Send a PM as I have to answer to Ebay , Craigslist and HM as well as other sites . Trying to keep all of it organized is a challenge .


----------



## Bob Korves (Mar 3, 2018)

I don't see the surface grinder stuff.  What do you have for sale?


----------



## Tony Wells (Mar 3, 2018)

PM sent.


----------



## mmcmdl (Mar 4, 2018)

Bob Korves said:


> I don't see the surface grinder stuff.  What do you have for sale?



For surface grinding ? I'll send a pm .


----------



## dlane (Mar 4, 2018)

What MT is the Id od center in the wooden box , price ?


----------



## mmcmdl (Mar 4, 2018)

The center set is an MT5 .


----------



## ddickey (Mar 4, 2018)

Just to make sure, all the holders are larger than BXA?


----------



## fretsman (Mar 4, 2018)

I'd be interested in the axa boring toolholder as well as other axa toolholders.


----------



## mmcmdl (Mar 4, 2018)

All holders are CXA , CA and DA other than the one AXA boring bar holder .


----------



## mmcmdl (Mar 4, 2018)

Trav-a-dial is now listed below . I priced it well below anything the bay has to offer .


----------



## mmcmdl (Mar 10, 2018)

Depth mics . 0-3" OLD , VERY OLD . Craftsman . My uncles fathers . Possibly 100 or so years old . Have the case but no date . The mics are absolutely beautiful . I have disassembled them , cleaned , buffed and lubricated them . They work flawlessly . His shop name and address is engraved on the mics and I will provide any information as to his machine shop started in 1913 in Baltimore . 
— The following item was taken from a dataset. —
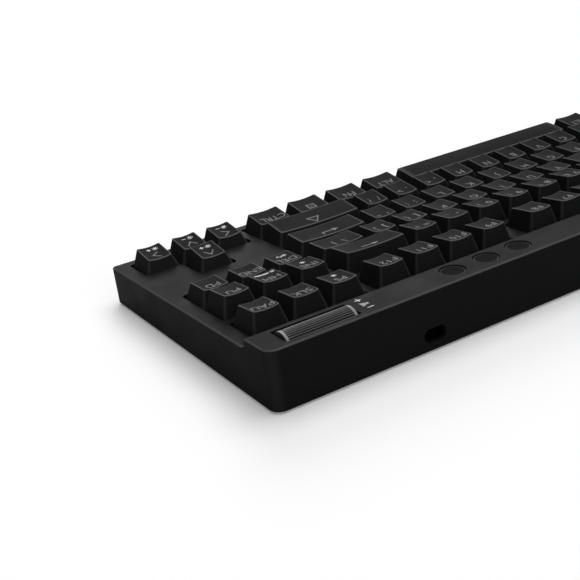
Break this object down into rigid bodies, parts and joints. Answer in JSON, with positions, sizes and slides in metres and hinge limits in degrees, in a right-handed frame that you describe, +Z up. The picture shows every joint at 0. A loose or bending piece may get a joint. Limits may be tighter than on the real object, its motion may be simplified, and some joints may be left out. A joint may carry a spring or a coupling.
{
  "type": "mechanical keyboard",
  "caption": "Compact desktop mechanical keyboard with sprung keys, a raised rear strip with a volume roller and round buttons, folding tilt feet and a rear cable socket.",
  "frame": {"origin": "middle of the keyboard's outline, at the level of the surface that it stands on", "axes": "+X along the keyboard to the right-hand side of the person typing, +Y from the front edge to the rear edge, +Z up"},
  "size_m": [0.3626, 0.1508, 0.0313],
  "materials": {
    "shell": "fine moulded texture, satin",
    "keycap": "fine matt texture, a little worn smooth on top",
    "tray": "moulded texture",
    "coated_steel": "powder coated",
    "board": "solder mask",
    "control": "satin",
    "steel": "bright",
    "rubber": "matt"
  },
  "bodies": {
    "case": {"top_cover": "shell", "bottom_tray": "tray", "switch_plate": "coated_steel", "circuit_board": "board", "usb_socket": "steel", "wheel_bracket": "steel", "wheel_encoder": "tray", "rubber_foot_front_left": "rubber", "rubber_foot_front_right": "rubber", "rubber_foot_rear_left": "rubber", "rubber_foot_rear_right": "rubber"},
    "key_alt_left": {"key_alt_left": "keycap"},
    "key_alt_right": {"key_alt_right": "keycap"},
    "key_backslash": {"key_backslash": "keycap"},
    "key_backspace": {"key_backspace": "keycap"},
    "key_caps_lock": {"key_caps_lock": "keycap"},
    "key_control_left": {"key_control_left": "keycap"},
    "key_control_right": {"key_control_right": "keycap"},
    "key_delete": {"key_delete": "keycap"},
    "key_down": {"key_down": "keycap"},
    "key_end": {"key_end": "keycap"},
    "key_enter": {"key_enter": "keycap"},
    "key_escape": {"key_escape": "keycap"},
    "key_function": {"key_function": "keycap"},
    "key_home": {"key_home": "keycap"},
    "key_insert": {"key_insert": "keycap"},
    "key_left": {"key_left": "keycap"},
    "key_menu": {"key_menu": "keycap"},
    "key_page_down": {"key_page_down": "keycap"},
    "key_page_up": {"key_page_up": "keycap"},
    "key_pause": {"key_pause": "keycap"},
    "key_print_screen": {"key_print_screen": "keycap"},
    "key_right": {"key_right": "keycap"},
    "key_scroll_lock": {"key_scroll_lock": "keycap"},
    "key_shift_left": {"key_shift_left": "keycap"},
    "key_shift_right": {"key_shift_right": "keycap"},
    "key_space": {"key_space": "keycap"},
    "key_system": {"key_system": "keycap"},
    "key_tab": {"key_tab": "keycap"},
    "key_up": {"key_up": "keycap"},
    "keys_a_to_quote": {"keys_a_to_quote": "keycap"},
    "keys_f1_to_f4": {"keys_f1_to_f4": "keycap"},
    "keys_f5_to_f8": {"keys_f5_to_f8": "keycap"},
    "keys_f9_to_f12": {"keys_f9_to_f12": "keycap"},
    "keys_number_row": {"keys_number_row": "keycap"},
    "keys_q_to_bracket": {"keys_q_to_bracket": "keycap"},
    "keys_z_to_slash": {"keys_z_to_slash": "keycap"},
    "wire_backspace": {"wire_backspace": "steel"},
    "wire_enter": {"wire_enter": "steel"},
    "wire_shift_left": {"wire_shift_left": "steel"},
    "wire_shift_right": {"wire_shift_right": "steel"},
    "wire_space": {"wire_space": "steel"},
    "volume_wheel": {"volume_wheel": "control", "wheel_shaft": "steel"},
    "round_button_1": {"round_button_1": "control"},
    "round_button_2": {"round_button_2": "control"},
    "round_button_3": {"round_button_3": "control"},
    "tilt_foot_left": {"tilt_foot_left": "tray"},
    "tilt_foot_right": {"tilt_foot_right": "tray"}
  },
  "joints": [
    {"name": "key_alt_left_press", "type": "slide", "parent": "case", "child": "key_alt_left", "axis": [0, 0.0244, -0.9997], "range_m": [0, 0.004], "stiffness_N_per_m": 50, "springref_m": -0.009},
    {"name": "key_alt_right_press", "type": "slide", "parent": "case", "child": "key_alt_right", "axis": [0, 0.0244, -0.9997], "range_m": [0, 0.004], "stiffness_N_per_m": 50, "springref_m": -0.009},
    {"name": "key_backslash_press", "type": "slide", "parent": "case", "child": "key_backslash", "axis": [0, 0.0244, -0.9997], "range_m": [0, 0.004], "stiffness_N_per_m": 50, "springref_m": -0.009},
    {"name": "key_backspace_press", "type": "slide", "parent": "case", "child": "key_backspace", "axis": [0, 0.0244, -0.9997], "range_m": [0, 0.004], "stiffness_N_per_m": 50, "springref_m": -0.009},
    {"name": "key_caps_lock_press", "type": "slide", "parent": "case", "child": "key_caps_lock", "axis": [0, 0.0244, -0.9997], "range_m": [0, 0.004], "stiffness_N_per_m": 50, "springref_m": -0.009},
    {"name": "key_control_left_press", "type": "slide", "parent": "case", "child": "key_control_left", "axis": [0, 0.0244, -0.9997], "range_m": [0, 0.004], "stiffness_N_per_m": 50, "springref_m": -0.009},
    {"name": "key_control_right_press", "type": "slide", "parent": "case", "child": "key_control_right", "axis": [0, 0.0244, -0.9997], "range_m": [0, 0.004], "stiffness_N_per_m": 50, "springref_m": -0.009},
    {"name": "key_delete_press", "type": "slide", "parent": "case", "child": "key_delete", "axis": [0, 0.0244, -0.9997], "range_m": [0, 0.004], "stiffness_N_per_m": 50, "springref_m": -0.009},
    {"name": "key_down_press", "type": "slide", "parent": "case", "child": "key_down", "axis": [0, 0.0244, -0.9997], "range_m": [0, 0.004], "stiffness_N_per_m": 50, "springref_m": -0.009},
    {"name": "key_end_press", "type": "slide", "parent": "case", "child": "key_end", "axis": [0, 0.0244, -0.9997], "range_m": [0, 0.004], "stiffness_N_per_m": 50, "springref_m": -0.009},
    {"name": "key_enter_press", "type": "slide", "parent": "case", "child": "key_enter", "axis": [0, 0.0244, -0.9997], "range_m": [0, 0.004], "stiffness_N_per_m": 50, "springref_m": -0.009},
    {"name": "key_escape_press", "type": "slide", "parent": "case", "child": "key_escape", "axis": [0, 0.0244, -0.9997], "range_m": [0, 0.004], "stiffness_N_per_m": 50, "springref_m": -0.009},
    {"name": "key_function_press", "type": "slide", "parent": "case", "child": "key_function", "axis": [0, 0.0244, -0.9997], "range_m": [0, 0.004], "stiffness_N_per_m": 50, "springref_m": -0.009},
    {"name": "key_home_press", "type": "slide", "parent": "case", "child": "key_home", "axis": [0, 0.0244, -0.9997], "range_m": [0, 0.004], "stiffness_N_per_m": 50, "springref_m": -0.009},
    {"name": "key_insert_press", "type": "slide", "parent": "case", "child": "key_insert", "axis": [0, 0.0244, -0.9997], "range_m": [0, 0.004], "stiffness_N_per_m": 50, "springref_m": -0.009},
    {"name": "key_left_press", "type": "slide", "parent": "case", "child": "key_left", "axis": [0, 0.0244, -0.9997], "range_m": [0, 0.004], "stiffness_N_per_m": 50, "springref_m": -0.009},
    {"name": "key_menu_press", "type": "slide", "parent": "case", "child": "key_menu", "axis": [0, 0.0244, -0.9997], "range_m": [0, 0.004], "stiffness_N_per_m": 50, "springref_m": -0.009},
    {"name": "key_page_down_press", "type": "slide", "parent": "case", "child": "key_page_down", "axis": [0, 0.0244, -0.9997], "range_m": [0, 0.004], "stiffness_N_per_m": 50, "springref_m": -0.009},
    {"name": "key_page_up_press", "type": "slide", "parent": "case", "child": "key_page_up", "axis": [0, 0.0244, -0.9997], "range_m": [0, 0.004], "stiffness_N_per_m": 50, "springref_m": -0.009},
    {"name": "key_pause_press", "type": "slide", "parent": "case", "child": "key_pause", "axis": [0, 0.0244, -0.9997], "range_m": [0, 0.004], "stiffness_N_per_m": 50, "springref_m": -0.009},
    {"name": "key_print_screen_press", "type": "slide", "parent": "case", "child": "key_print_screen", "axis": [0, 0.0244, -0.9997], "range_m": [0, 0.004], "stiffness_N_per_m": 50, "springref_m": -0.009},
    {"name": "key_right_press", "type": "slide", "parent": "case", "child": "key_right", "axis": [0, 0.0244, -0.9997], "range_m": [0, 0.004], "stiffness_N_per_m": 50, "springref_m": -0.009},
    {"name": "key_scroll_lock_press", "type": "slide", "parent": "case", "child": "key_scroll_lock", "axis": [0, 0.0244, -0.9997], "range_m": [0, 0.004], "stiffness_N_per_m": 50, "springref_m": -0.009},
    {"name": "key_shift_left_press", "type": "slide", "parent": "case", "child": "key_shift_left", "axis": [0, 0.0244, -0.9997], "range_m": [0, 0.004], "stiffness_N_per_m": 50, "springref_m": -0.009},
    {"name": "key_shift_right_press", "type": "slide", "parent": "case", "child": "key_shift_right", "axis": [0, 0.0244, -0.9997], "range_m": [0, 0.004], "stiffness_N_per_m": 50, "springref_m": -0.009},
    {"name": "key_space_press", "type": "slide", "parent": "case", "child": "key_space", "axis": [0, 0.0244, -0.9997], "range_m": [0, 0.004], "stiffness_N_per_m": 50, "springref_m": -0.009},
    {"name": "key_system_press", "type": "slide", "parent": "case", "child": "key_system", "axis": [0, 0.0244, -0.9997], "range_m": [0, 0.004], "stiffness_N_per_m": 50, "springref_m": -0.009},
    {"name": "key_tab_press", "type": "slide", "parent": "case", "child": "key_tab", "axis": [0, 0.0244, -0.9997], "range_m": [0, 0.004], "stiffness_N_per_m": 50, "springref_m": -0.009},
    {"name": "key_up_press", "type": "slide", "parent": "case", "child": "key_up", "axis": [0, 0.0244, -0.9997], "range_m": [0, 0.004], "stiffness_N_per_m": 50, "springref_m": -0.009},
    {"name": "keys_a_to_quote_press", "type": "slide", "parent": "case", "child": "keys_a_to_quote", "axis": [0, 0.0244, -0.9997], "range_m": [0, 0.004], "stiffness_N_per_m": 550, "springref_m": -0.009},
    {"name": "keys_f1_to_f4_press", "type": "slide", "parent": "case", "child": "keys_f1_to_f4", "axis": [0, 0.0244, -0.9997], "range_m": [0, 0.004], "stiffness_N_per_m": 200, "springref_m": -0.009},
    {"name": "keys_f5_to_f8_press", "type": "slide", "parent": "case", "child": "keys_f5_to_f8", "axis": [0, 0.0244, -0.9997], "range_m": [0, 0.004], "stiffness_N_per_m": 200, "springref_m": -0.009},
    {"name": "keys_f9_to_f12_press", "type": "slide", "parent": "case", "child": "keys_f9_to_f12", "axis": [0, 0.0244, -0.9997], "range_m": [0, 0.004], "stiffness_N_per_m": 200, "springref_m": -0.009},
    {"name": "keys_number_row_press", "type": "slide", "parent": "case", "child": "keys_number_row", "axis": [0, 0.0244, -0.9997], "range_m": [0, 0.004], "stiffness_N_per_m": 650, "springref_m": -0.009},
    {"name": "keys_q_to_bracket_press", "type": "slide", "parent": "case", "child": "keys_q_to_bracket", "axis": [0, 0.0244, -0.9997], "range_m": [0, 0.004], "stiffness_N_per_m": 600, "springref_m": -0.009},
    {"name": "keys_z_to_slash_press", "type": "slide", "parent": "case", "child": "keys_z_to_slash", "axis": [0, 0.0244, -0.9997], "range_m": [0, 0.004], "stiffness_N_per_m": 500, "springref_m": -0.009},
    {"name": "wire_backspace_turn", "type": "hinge", "parent": "case", "child": "wire_backspace", "pos_m": [0.0927, 0.00863, 0.01184], "axis": [1, 0, 0], "range_deg": [-29.5, 0]},
    {"name": "wire_enter_turn", "type": "hinge", "parent": "case", "child": "wire_enter", "pos_m": [0.09032, -0.02946, 0.01091], "axis": [1, 0, 0], "range_deg": [-29.5, 0]},
    {"name": "wire_shift_left_turn", "type": "hinge", "parent": "case", "child": "wire_shift_left", "pos_m": [-0.15257, -0.04851, 0.01045], "axis": [1, 0, 0], "range_deg": [-29.5, 0]},
    {"name": "wire_shift_right_turn", "type": "hinge", "parent": "case", "child": "wire_shift_right", "pos_m": [0.08556, -0.04851, 0.01045], "axis": [1, 0, 0], "range_deg": [-29.5, 0]},
    {"name": "wire_space_turn", "type": "hinge", "parent": "case", "child": "wire_space", "pos_m": [-0.04303, -0.06755, 0.00998], "axis": [1, 0, 0], "range_deg": [-29.5, 0]},
    {"name": "volume_wheel_turn", "type": "hinge", "parent": "case", "child": "volume_wheel", "pos_m": [0.1537, 0.06591, 0.02255], "axis": [1, 0, 0], "continuous": true},
    {"name": "round_button_1_press", "type": "slide", "parent": "case", "child": "round_button_1", "axis": [0, 0.0244, -0.9997], "range_m": [0, 0.0006], "stiffness_N_per_m": 1500, "springref_m": -0.0003},
    {"name": "round_button_2_press", "type": "slide", "parent": "case", "child": "round_button_2", "axis": [0, 0.0244, -0.9997], "range_m": [0, 0.0006], "stiffness_N_per_m": 1500, "springref_m": -0.0003},
    {"name": "round_button_3_press", "type": "slide", "parent": "case", "child": "round_button_3", "axis": [0, 0.0244, -0.9997], "range_m": [0, 0.0006], "stiffness_N_per_m": 1500, "springref_m": -0.0003},
    {"name": "tilt_foot_left_fold", "type": "hinge", "parent": "case", "child": "tilt_foot_left", "pos_m": [-0.1333, 0.06239, 0.0032], "axis": [1, 0, 0], "range_deg": [0, 95]},
    {"name": "tilt_foot_right_fold", "type": "hinge", "parent": "case", "child": "tilt_foot_right", "pos_m": [0.1333, 0.06239, 0.0032], "axis": [1, 0, 0], "range_deg": [0, 95]}
  ],
  "couplings": [
    {"joint": "wire_backspace_turn", "follows": "key_backspace_press", "rad_per_m": -127.85},
    {"joint": "wire_enter_turn", "follows": "key_enter_press", "rad_per_m": -127.85},
    {"joint": "wire_shift_left_turn", "follows": "key_shift_left_press", "rad_per_m": -127.85},
    {"joint": "wire_shift_right_turn", "follows": "key_shift_right_press", "rad_per_m": -127.85},
    {"joint": "wire_space_turn", "follows": "key_space_press", "rad_per_m": -127.85}
  ]
}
The mics are friction stop , Craftsman in case . The case felt is roached and I removed it . The mics are beautiful and accurate . A pic will be posted in the morning . 

$45 shipped . If anyone is interested , it is first come , first served . I have some sentimental value on these so I will not be lowballed . Dave .


----------



## mmcmdl (Mar 10, 2018)

Pics . Yuck , the pics turned out terrible , I'll take some more tomorrow .


----------



## mmcmdl (Mar 11, 2018)

Be working on the grinding crap tomorrow for those that pm'ed me last week . I have some low cost stuff and I have top shelf things also . I don't mind posting them on HM . I realize this is a hobby site and I post the price accordingly . When they go to the bay , the price goes up . I also realize that some on this site also contact me and are members of the PM site who scour the net . . I DO NOT OFFER PM members $hit ! 
My tools are not listed on PM , ( although they beg for that 22J Hardinge collet chuck and collets ) .


Grinding stuff tomorrow .


----------



## Silverbullet (Mar 11, 2018)

I have a landis 1 1/2 surface grinder, any wheel holders to fit I'd like one maybe two. Pin wrenches also for grinder. Thanks and thanks for the other hobby guys on here that your helping.


----------



## mmcmdl (Mar 11, 2018)

I try to help Bullet , but sometimes the questions from people on here just don't cut it . You know , if a person is on this site , and if they are willing to learn , there is PLENTY to learn on here . I personally don't like reading the incorrect answers to newbies questions . Very frustrating but I know the routine .  I would hope that some of these newbies would take up the trade . I sure wouldn't blame them if they didn't .

'


----------



## Silverbullet (Mar 11, 2018)

mmcmdl said:


> I try to help Bullet , but sometimes the questions from people on here just don't cut it . You know , if you are on this site , and if you are willing to learn , and you can shut your mouth and open your ears , there is plenty to learn on here . I personally don't like reading the incorrect answers to newbies questions . Very frustrating but I know the routine .  I would hope that some of these newbies would take up the trade . I sure wouldn't blame them if they didn't .
> 
> '


Sorry I asked no worries keep your stuff. All I've ever tried to do is help here.


----------



## mmcmdl (Mar 11, 2018)

SB , that statement wasn't directed about you in any way or manner . Take no offense please . 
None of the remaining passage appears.